United Artists reportedly experimented with two different endings for F.I.S.T., an upbeat version in which Kovak succumbs to conscience and tells all to the committee, and a down-beat version in which he gets knocked off in the middle of the night. The studio went with the second ending. The only problem is that it comes about two hours too late.



Near the end of Pretty Baby, E. J. Bellocq, a turn-of-the-century photographer of New Orleans’ red-light district, confronts the mother and stepfather of his child bride Violet (Brooke Shields). They’ve come to rescue her from the brothels, where Mama used to work, and whisk her off to a life of respectability in St. Louis, where Daddy is big in the paving business. Violet resists. All things considered, living in the brothel isn’t so bad. She has lots of friends and good times. Besides, respectability doesn’t look so hot. Bellocq, meanwhile, is beside himself. “I’ll die,” he pleads. “I can’t live without her.” The parents give him one of their we-know-what’s-best-for-Violet smiles and do as they please. It should have been a memorable scene, a biting comment on bourgeois morality and the emotional violation of children. But it falls flat – mainly, we suddenly realize, because there’s not really that much to the Bellocq-Violet relationship. It’s a confusing blur rather than something we care deeply about.

As played by Keith Carradine, Bellocq is intense, diffident, and of somewhat ambiguous sexuality, a shadowy figure who makes an impression by what he doesn’t do and say. Violet is his daughter, model, bride, and, he thinks, spiritual fellow-traveler in need of protection from the outside world. She, in turn, thinks of him as a father (her favorite epithet is “Papa”) and as another lover, nicer than most but one she needn’t treat with reverence. When he ignores her requests, she throws temper tantrums or breaks his photographic plates. So we have a marriage between an older man who’s an innocent and a child who’s worldly wise. It’s a potentially rich situation which, unfortunately, doesn’t get much beyond the outline stage. Good ideas but no focus, as teachers like to say to students.

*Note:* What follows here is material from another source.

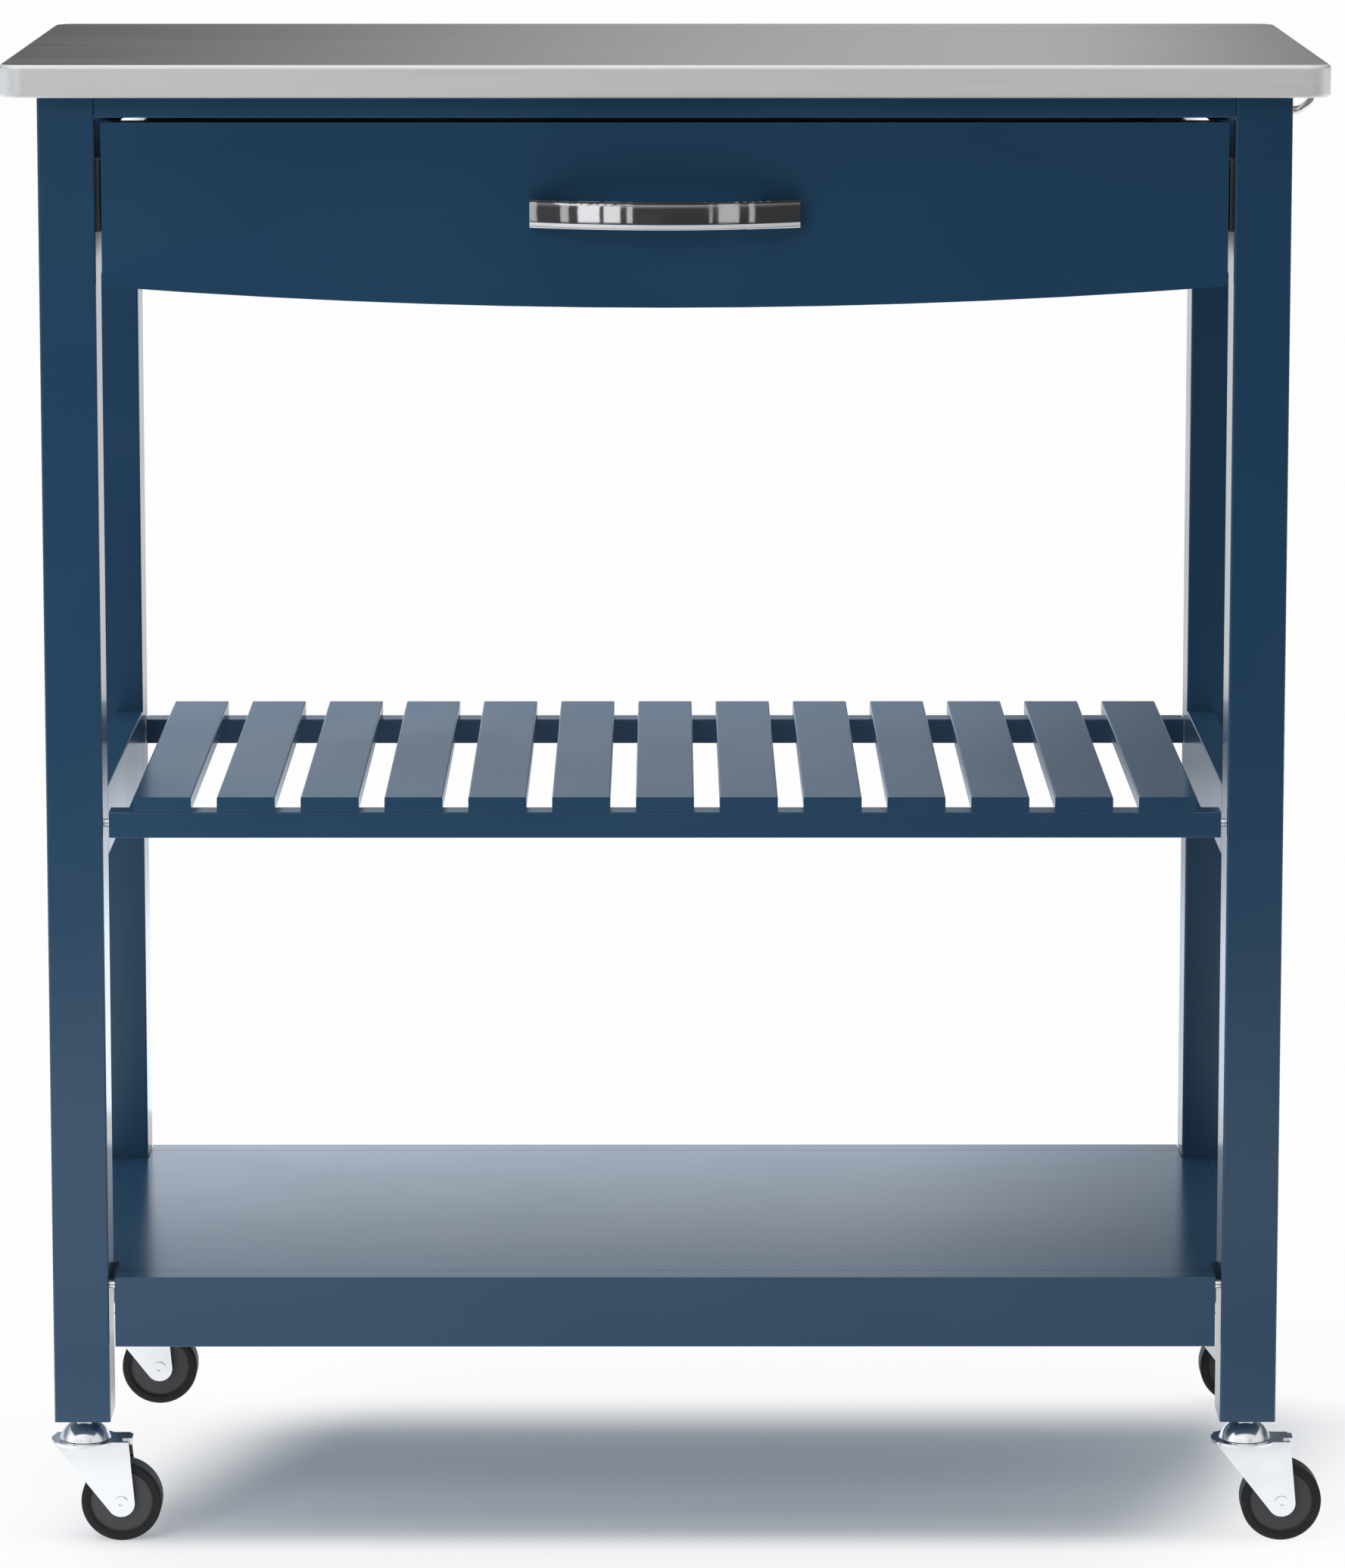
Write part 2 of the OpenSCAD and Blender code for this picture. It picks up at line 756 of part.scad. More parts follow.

Director Louis Malle has often been praised for the civility and the intelligence of his films. In the past he’s managed to deal with controversial subjects like incest (Murmur of the Heart) and murder (Lacombe, Lucien) without turning his youthful characters into monsters. He doesn’t pander to an interest in cheap sensationalism or allow his audience to make facile moral judgments about his characters. Pretty Baby has some of the same qualities. There is no explicit sex and the dialogue is carefully laundered – sometimes, given the context, with rather amusing results. This is no ordinary whorehouse but a refined and elegant place, where there’s plenty of good food and wine and where ladies chatter amiably about the good life outside that most of them will never see. The place is stylish and decadent at the same time.

Yet along the way Malle becomes so engrossed in atmosphere that he seems to forget about his characters. We’re bathed in shadows and muted colors until the film grows static, as though Malle and his cinematographer Sven Nykvist, who has shot most of Bergman’s films, were trying to create a series of lush, moody 8 x 10’s for display in a salon. The film needs more edge – not to exploit its potentially sensational themes, but to give the characters depth and definition. In the end, the film is too soft.

Except for Brooke Shields, who is clever and calculating from the beginning. Whether picking up pointers from the other girls or practicing technique on her own Johns, she behaves like an old pro. She taunts and teases and cajoles. At one point she cheerfully allows herself to be auctioned off to the highest bidder, as though losing her virginity were cause for celebration, like a birthday party. It’s an engrossing and chilling scene that helps to define the moral confusion that afflicts everyone in the film. It also reminds us how slack much of the rest of the film is.